# Task
Scan the data below and report how many lines include the word "copy". Nothing else is wanted.

# Source excerpt
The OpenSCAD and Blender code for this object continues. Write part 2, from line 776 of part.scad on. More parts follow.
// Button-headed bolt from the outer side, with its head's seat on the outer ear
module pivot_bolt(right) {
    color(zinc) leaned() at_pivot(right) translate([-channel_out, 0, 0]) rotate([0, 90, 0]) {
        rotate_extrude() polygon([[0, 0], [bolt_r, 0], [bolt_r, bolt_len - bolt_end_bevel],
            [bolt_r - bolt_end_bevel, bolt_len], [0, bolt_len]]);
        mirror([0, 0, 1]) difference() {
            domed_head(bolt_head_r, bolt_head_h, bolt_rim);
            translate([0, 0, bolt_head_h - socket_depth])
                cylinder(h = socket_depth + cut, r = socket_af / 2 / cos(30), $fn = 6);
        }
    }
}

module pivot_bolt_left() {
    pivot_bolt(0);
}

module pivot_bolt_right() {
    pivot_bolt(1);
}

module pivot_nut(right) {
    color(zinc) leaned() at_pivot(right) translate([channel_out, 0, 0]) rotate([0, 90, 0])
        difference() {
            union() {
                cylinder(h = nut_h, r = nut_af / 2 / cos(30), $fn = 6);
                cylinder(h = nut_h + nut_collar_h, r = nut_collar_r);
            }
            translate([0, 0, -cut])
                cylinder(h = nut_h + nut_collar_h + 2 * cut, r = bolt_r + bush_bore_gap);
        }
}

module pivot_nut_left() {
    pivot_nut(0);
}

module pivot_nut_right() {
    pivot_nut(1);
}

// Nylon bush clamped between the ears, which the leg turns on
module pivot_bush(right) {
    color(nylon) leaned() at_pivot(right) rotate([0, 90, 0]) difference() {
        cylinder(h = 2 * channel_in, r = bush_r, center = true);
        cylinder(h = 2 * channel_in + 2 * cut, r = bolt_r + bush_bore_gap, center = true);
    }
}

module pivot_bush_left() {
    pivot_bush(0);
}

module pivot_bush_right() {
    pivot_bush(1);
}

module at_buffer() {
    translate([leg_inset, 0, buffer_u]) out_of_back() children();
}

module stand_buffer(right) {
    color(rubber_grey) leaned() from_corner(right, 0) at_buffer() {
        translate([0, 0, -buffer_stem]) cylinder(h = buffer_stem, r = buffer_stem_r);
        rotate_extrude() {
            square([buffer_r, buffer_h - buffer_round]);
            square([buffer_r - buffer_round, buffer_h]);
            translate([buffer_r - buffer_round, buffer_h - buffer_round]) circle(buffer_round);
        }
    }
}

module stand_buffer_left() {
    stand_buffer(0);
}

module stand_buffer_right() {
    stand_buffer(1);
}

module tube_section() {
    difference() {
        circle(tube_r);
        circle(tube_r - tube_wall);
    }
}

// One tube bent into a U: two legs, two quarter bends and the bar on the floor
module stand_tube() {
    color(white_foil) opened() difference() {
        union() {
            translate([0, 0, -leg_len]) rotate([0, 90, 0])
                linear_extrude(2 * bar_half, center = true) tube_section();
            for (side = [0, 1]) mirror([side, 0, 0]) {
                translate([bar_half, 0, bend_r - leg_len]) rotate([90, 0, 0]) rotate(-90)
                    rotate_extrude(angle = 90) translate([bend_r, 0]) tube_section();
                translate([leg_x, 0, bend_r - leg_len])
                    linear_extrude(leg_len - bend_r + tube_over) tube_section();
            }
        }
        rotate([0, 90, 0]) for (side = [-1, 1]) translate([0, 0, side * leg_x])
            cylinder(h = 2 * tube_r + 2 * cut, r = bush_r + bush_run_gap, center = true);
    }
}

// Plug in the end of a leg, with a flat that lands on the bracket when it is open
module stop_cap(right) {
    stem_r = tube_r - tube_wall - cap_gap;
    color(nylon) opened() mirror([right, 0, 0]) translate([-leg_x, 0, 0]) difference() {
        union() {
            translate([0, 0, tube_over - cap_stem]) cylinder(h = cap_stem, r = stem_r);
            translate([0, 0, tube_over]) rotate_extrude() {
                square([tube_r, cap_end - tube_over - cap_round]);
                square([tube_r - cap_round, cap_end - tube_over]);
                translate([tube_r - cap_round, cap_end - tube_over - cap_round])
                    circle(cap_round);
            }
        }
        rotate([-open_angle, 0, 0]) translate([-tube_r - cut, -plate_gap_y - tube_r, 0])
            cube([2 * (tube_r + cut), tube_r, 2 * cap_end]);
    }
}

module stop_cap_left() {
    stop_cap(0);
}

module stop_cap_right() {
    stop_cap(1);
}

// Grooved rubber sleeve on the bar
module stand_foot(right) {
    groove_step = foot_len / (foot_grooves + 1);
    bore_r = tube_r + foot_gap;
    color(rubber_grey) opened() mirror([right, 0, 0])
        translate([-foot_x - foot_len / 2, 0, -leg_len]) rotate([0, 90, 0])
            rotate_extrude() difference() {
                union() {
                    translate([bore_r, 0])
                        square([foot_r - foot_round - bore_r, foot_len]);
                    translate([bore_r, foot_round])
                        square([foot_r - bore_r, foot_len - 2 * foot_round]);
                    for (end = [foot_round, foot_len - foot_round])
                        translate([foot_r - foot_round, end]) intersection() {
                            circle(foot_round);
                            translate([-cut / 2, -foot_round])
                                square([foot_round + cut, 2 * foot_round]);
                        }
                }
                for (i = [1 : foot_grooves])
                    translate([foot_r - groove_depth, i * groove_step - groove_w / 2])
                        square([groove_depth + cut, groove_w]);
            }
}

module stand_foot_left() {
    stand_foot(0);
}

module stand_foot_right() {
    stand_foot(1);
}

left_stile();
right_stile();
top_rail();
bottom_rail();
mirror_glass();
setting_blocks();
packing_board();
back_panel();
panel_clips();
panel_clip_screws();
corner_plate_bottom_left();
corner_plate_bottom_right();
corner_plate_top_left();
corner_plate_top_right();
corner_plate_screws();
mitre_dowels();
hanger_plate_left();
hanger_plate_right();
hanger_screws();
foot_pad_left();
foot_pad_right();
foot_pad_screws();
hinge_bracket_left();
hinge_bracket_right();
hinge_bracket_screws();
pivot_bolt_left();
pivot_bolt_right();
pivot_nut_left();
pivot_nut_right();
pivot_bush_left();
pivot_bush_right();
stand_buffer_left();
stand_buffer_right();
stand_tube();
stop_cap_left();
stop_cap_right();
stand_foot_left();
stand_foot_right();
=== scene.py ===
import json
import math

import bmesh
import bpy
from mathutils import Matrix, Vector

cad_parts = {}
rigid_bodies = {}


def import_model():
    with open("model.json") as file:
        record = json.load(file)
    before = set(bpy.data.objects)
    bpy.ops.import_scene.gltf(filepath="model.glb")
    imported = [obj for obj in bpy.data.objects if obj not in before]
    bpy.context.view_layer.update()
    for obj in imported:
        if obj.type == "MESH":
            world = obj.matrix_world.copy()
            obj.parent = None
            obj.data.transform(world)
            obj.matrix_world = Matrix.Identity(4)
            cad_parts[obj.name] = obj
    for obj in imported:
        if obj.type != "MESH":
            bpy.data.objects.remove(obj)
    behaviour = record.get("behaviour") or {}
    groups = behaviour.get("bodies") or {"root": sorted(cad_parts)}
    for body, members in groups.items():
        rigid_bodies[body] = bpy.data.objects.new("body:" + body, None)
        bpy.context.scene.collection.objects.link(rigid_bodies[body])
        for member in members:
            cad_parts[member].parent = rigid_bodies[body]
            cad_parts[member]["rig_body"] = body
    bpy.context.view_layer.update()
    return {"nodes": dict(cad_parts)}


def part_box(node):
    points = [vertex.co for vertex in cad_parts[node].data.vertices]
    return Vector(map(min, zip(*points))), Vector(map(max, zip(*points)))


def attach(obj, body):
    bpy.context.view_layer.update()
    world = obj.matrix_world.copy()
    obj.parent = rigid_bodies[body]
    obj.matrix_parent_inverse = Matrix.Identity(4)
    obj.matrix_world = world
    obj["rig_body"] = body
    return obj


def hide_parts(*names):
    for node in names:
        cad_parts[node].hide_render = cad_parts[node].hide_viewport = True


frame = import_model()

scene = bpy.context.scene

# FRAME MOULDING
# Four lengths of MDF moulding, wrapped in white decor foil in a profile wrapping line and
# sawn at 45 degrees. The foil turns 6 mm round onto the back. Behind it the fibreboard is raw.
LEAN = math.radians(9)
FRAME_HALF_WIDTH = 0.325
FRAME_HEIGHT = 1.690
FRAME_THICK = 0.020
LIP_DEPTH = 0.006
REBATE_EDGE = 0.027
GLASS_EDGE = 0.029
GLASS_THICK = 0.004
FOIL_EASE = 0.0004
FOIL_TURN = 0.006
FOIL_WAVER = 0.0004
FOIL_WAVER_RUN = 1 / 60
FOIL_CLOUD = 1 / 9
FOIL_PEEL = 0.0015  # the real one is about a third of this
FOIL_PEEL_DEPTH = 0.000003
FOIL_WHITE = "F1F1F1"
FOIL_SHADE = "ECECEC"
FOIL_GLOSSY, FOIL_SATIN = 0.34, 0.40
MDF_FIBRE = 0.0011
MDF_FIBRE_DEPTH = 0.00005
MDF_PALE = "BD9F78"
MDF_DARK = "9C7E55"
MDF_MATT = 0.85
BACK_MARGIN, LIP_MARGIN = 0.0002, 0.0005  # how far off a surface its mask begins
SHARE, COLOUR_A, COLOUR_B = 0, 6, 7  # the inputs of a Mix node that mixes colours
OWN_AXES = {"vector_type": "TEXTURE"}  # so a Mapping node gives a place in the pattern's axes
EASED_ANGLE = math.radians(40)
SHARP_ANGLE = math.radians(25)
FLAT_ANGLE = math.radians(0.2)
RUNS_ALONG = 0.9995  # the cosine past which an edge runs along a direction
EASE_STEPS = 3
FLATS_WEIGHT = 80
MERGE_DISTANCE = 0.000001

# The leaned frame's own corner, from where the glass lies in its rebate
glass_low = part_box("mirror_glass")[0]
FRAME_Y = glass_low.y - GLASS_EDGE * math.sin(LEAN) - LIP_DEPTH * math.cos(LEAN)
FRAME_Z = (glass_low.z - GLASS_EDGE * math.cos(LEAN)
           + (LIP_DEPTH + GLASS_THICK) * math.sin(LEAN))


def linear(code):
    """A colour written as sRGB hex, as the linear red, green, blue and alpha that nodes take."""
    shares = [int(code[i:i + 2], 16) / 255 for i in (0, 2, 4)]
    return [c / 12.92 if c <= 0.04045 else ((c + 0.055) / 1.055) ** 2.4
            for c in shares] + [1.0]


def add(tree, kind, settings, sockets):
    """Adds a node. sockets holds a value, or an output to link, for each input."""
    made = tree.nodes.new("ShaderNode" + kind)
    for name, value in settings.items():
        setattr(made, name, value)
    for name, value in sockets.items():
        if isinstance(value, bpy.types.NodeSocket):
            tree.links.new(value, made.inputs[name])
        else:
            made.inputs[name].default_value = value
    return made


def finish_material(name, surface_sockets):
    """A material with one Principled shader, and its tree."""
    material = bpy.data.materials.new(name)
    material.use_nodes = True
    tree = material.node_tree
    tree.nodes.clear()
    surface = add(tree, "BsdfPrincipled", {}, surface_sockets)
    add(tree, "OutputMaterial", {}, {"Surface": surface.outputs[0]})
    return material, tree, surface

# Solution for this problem
2